On December 1, 2009, Barack Obama, the forty-fourth American president, delivered a speech at the U.S. Military Academy at West Point, New York. The purpose of the speech was to announce the dispatch of 30,000 additional troops to Afghanistan, where American armed forces had been fighting since 2001. In this sense, the address was an exercise in continuity: all of Obama’s predecessors over seven decades, beginning with the thirty-fifth president, Franklin D. Roosevelt, had had occasion to send American military personnel to distant lands.
Yet Obama’s remarks, properly understood, marked a sharp and momentous break with the pattern Roosevelt established and all of his successors followed. For even as he ordered the troops to Afghanistan Obama sought to place limits on the duration of their stay and the mission they would be carrying out, and he made it clear that the reason for these limits was that America could not afford to do more. The most important theme of his remarks was the acknowledgment of economic constraints on American foreign policy, a theme very seldom heard from an American president since Roosevelt took the United States into World War II.
Obama rejected “goals that are beyond what can be achieved at a reasonable cost.” He invoked “the connection between our national security and our economy.” He cited the need to “rebuild our strength here at home.” The only president he quoted was Dwight Eisenhower -- of all the chief executives since Franklin Roosevelt the one most committed to limiting the costs of American foreign policy -- and the words of Eisenhower’s that he cited, which referred to national security policy, were these: “Each proposal must be weighed in the light of a broader consideration: the need to maintain balance in and among national programs.”
As if to emphasize Obama’s message of economic constraints on foreign policy, the congressional opponents of adding to American troop strength in Afghanistan proposed a special war tax to pay for it.
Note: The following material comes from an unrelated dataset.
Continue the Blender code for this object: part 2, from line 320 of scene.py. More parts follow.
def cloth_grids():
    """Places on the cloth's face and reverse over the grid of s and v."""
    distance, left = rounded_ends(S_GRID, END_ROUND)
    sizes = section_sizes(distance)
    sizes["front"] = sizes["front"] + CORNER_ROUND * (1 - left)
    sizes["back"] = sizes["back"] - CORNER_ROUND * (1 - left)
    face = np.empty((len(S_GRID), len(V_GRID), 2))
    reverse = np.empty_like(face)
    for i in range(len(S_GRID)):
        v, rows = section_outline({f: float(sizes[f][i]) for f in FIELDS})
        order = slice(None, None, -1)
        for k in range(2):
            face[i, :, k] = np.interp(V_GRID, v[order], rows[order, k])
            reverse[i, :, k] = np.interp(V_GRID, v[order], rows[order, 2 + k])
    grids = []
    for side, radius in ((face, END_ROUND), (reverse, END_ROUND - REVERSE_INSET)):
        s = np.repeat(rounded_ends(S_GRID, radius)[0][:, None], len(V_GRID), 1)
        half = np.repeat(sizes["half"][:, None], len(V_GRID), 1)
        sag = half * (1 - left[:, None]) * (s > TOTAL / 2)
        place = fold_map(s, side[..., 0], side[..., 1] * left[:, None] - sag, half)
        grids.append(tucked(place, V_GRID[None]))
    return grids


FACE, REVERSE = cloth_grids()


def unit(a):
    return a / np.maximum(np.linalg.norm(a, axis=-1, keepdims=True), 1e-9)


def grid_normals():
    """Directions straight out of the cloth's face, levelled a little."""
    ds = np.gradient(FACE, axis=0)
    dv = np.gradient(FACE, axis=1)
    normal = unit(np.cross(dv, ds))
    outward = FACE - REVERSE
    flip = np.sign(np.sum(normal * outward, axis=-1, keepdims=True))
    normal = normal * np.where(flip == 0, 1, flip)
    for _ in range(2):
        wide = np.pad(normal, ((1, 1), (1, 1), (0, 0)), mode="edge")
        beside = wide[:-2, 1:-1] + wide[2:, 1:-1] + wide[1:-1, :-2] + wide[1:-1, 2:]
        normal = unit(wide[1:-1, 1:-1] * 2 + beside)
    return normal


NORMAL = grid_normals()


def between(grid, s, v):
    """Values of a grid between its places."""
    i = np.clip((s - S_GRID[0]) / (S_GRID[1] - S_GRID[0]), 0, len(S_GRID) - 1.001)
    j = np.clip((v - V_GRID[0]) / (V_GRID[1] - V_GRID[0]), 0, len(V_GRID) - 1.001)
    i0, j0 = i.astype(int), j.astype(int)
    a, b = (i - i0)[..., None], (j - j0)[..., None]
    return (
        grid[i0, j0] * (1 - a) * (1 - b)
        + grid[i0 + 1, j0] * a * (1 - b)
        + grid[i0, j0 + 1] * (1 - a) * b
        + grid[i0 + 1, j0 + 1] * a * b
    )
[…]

The war was being funded by borrowed money, and its opponents understood that if the American public had to pay for it directly and immediately, out of their own pockets, they might well refuse to do so.
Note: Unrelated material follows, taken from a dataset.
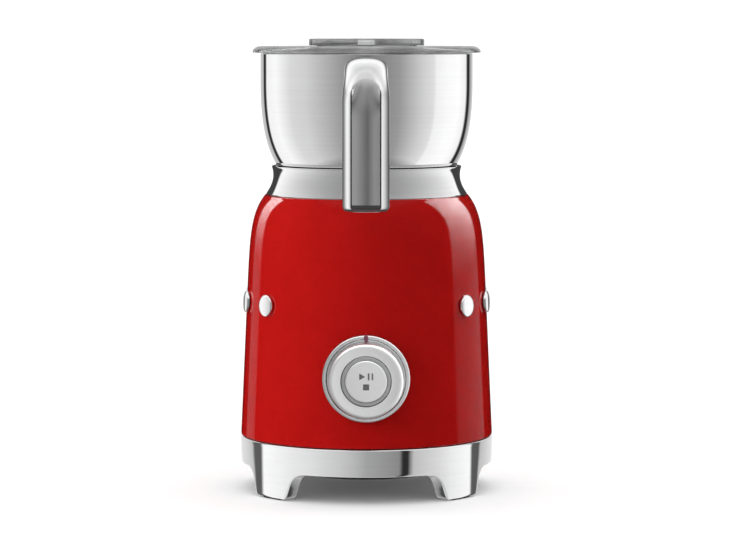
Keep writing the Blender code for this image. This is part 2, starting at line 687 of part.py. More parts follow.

While the economic limits to which Obama referred will directly affect the foreign policy of the United States, their ultimate impact on the rest of the world is likely to be, if anything, even greater. As the president noted at West Point, “More than any other nation, the United States of America has underwritten global security for six decades.” Other countries have come to depend on a robust, ambitious, and extensive American foreign policy. The impending economic constraints will place in jeopardy the global tasks that the United States has performed since the 1940s; and what the United States has done has contributed greatly to global peace and prosperity.
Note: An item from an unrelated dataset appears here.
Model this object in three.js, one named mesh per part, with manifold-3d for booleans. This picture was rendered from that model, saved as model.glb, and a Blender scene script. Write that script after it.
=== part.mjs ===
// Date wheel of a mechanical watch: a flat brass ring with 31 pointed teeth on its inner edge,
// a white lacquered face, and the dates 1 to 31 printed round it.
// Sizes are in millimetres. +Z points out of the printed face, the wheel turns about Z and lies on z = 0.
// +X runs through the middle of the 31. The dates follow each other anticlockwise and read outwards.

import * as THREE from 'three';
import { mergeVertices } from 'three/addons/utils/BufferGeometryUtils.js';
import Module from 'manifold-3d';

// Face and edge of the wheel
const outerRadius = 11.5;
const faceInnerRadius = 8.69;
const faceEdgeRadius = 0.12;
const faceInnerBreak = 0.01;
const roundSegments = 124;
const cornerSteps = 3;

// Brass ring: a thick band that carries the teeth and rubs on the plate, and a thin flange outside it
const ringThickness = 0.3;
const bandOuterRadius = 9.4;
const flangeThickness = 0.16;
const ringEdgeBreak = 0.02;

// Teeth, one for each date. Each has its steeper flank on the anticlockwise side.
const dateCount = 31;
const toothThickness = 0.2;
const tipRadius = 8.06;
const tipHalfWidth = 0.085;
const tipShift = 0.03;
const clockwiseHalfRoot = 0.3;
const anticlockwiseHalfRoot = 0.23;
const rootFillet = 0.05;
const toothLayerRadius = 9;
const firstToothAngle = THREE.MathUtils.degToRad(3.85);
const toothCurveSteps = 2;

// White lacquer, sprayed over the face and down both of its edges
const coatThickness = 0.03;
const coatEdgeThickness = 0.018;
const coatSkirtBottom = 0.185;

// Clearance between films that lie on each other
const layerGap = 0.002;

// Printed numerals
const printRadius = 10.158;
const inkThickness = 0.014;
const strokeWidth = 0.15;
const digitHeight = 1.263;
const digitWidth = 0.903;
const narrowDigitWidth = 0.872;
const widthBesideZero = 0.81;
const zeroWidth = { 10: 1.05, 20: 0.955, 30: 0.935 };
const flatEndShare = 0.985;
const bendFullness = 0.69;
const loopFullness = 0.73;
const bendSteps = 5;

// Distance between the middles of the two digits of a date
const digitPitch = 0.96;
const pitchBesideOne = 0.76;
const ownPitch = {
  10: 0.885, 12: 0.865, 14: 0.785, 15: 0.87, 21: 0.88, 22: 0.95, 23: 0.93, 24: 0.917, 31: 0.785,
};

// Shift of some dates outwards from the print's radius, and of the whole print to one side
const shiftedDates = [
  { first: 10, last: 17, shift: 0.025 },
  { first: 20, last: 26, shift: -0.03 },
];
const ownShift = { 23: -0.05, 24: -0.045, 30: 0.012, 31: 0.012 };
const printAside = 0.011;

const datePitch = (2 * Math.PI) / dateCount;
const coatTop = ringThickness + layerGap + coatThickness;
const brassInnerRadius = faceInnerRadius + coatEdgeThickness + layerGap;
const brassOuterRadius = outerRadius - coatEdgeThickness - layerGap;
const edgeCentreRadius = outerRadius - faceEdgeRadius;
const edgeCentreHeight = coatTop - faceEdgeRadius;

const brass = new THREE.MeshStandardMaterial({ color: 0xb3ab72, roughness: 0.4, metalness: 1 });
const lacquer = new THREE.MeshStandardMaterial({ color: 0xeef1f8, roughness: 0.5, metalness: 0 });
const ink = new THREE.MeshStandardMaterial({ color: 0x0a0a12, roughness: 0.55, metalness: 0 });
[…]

When Barack Obama was elected in 2008 he and his supporters expected that his presidency would transform the United States. In one way, at least -- but not in a way that so many hoped -- that will be the case. Mounting domestic economic obligations will narrow the scope of American foreign policy in the second decade of the twenty-first century and beyond. Because the United States will have to spend so much more than it has in the past on obligations at home -- particularly caring for the ever increasing ranks of its older citizens -- it will be able to spend less than in the past on foreign policy. Because it will be able to spend less, it will be able to do less. Just what the United States will and will not do will be the most important issue in international relations in the years ahead. It is the subject of The Frugal Superpower.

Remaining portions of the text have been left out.